* Provided material:
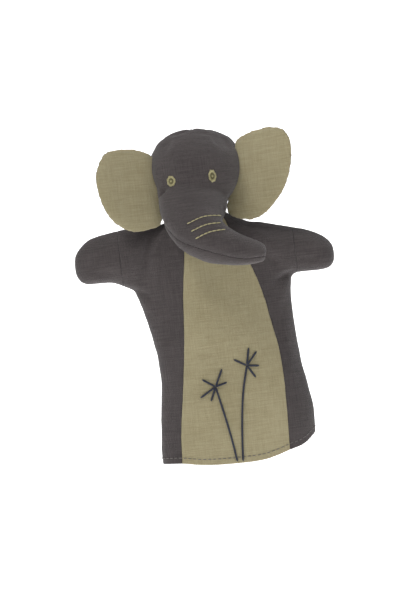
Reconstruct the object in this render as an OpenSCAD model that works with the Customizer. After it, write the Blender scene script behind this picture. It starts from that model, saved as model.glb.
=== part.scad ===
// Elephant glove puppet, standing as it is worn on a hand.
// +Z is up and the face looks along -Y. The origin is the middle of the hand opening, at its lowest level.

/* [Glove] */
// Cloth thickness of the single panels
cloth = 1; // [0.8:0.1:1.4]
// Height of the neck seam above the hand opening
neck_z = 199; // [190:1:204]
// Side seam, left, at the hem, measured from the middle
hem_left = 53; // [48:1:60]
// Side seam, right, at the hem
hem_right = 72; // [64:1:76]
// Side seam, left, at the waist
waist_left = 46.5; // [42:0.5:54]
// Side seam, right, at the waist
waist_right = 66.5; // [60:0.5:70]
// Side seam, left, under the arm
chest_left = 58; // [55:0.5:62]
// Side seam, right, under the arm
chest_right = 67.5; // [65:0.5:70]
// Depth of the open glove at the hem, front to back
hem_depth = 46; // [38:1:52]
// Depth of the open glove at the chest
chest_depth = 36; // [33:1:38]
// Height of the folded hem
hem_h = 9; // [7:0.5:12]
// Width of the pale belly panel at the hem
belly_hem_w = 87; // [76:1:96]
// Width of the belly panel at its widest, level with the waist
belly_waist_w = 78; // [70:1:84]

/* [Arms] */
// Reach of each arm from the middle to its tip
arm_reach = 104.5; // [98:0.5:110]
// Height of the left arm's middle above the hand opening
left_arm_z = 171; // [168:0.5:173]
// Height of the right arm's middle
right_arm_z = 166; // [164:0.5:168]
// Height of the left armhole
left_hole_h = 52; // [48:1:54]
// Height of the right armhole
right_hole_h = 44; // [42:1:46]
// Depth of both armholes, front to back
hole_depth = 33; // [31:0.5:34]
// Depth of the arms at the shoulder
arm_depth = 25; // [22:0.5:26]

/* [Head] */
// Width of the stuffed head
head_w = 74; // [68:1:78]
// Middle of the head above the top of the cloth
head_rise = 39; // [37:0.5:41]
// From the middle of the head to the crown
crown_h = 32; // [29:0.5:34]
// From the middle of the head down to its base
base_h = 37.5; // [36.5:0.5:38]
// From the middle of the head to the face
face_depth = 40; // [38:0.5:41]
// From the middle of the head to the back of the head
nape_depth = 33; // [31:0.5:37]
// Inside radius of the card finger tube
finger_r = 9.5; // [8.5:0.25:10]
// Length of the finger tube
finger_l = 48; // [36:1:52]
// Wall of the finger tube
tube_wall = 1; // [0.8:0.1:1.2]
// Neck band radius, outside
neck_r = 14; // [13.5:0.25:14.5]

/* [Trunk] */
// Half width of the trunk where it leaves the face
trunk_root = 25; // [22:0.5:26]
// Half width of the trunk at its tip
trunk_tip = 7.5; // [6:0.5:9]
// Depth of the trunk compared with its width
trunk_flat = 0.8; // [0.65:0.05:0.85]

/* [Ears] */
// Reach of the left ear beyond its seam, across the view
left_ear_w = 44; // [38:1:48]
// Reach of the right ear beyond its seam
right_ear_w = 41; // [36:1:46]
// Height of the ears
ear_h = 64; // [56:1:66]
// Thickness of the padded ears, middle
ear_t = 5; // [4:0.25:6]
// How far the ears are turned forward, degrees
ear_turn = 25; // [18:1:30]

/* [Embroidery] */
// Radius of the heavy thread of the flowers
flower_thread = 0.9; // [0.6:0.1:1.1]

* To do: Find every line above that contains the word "with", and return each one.

* Task answer:
Reconstruct the object in this render as an OpenSCAD model that works with the Customizer. After it, write the Blender scene script behind this picture. It starts from that model, saved as model.glb.
// Width of the belly panel at its widest, level with the waist
// Depth of the trunk compared with its width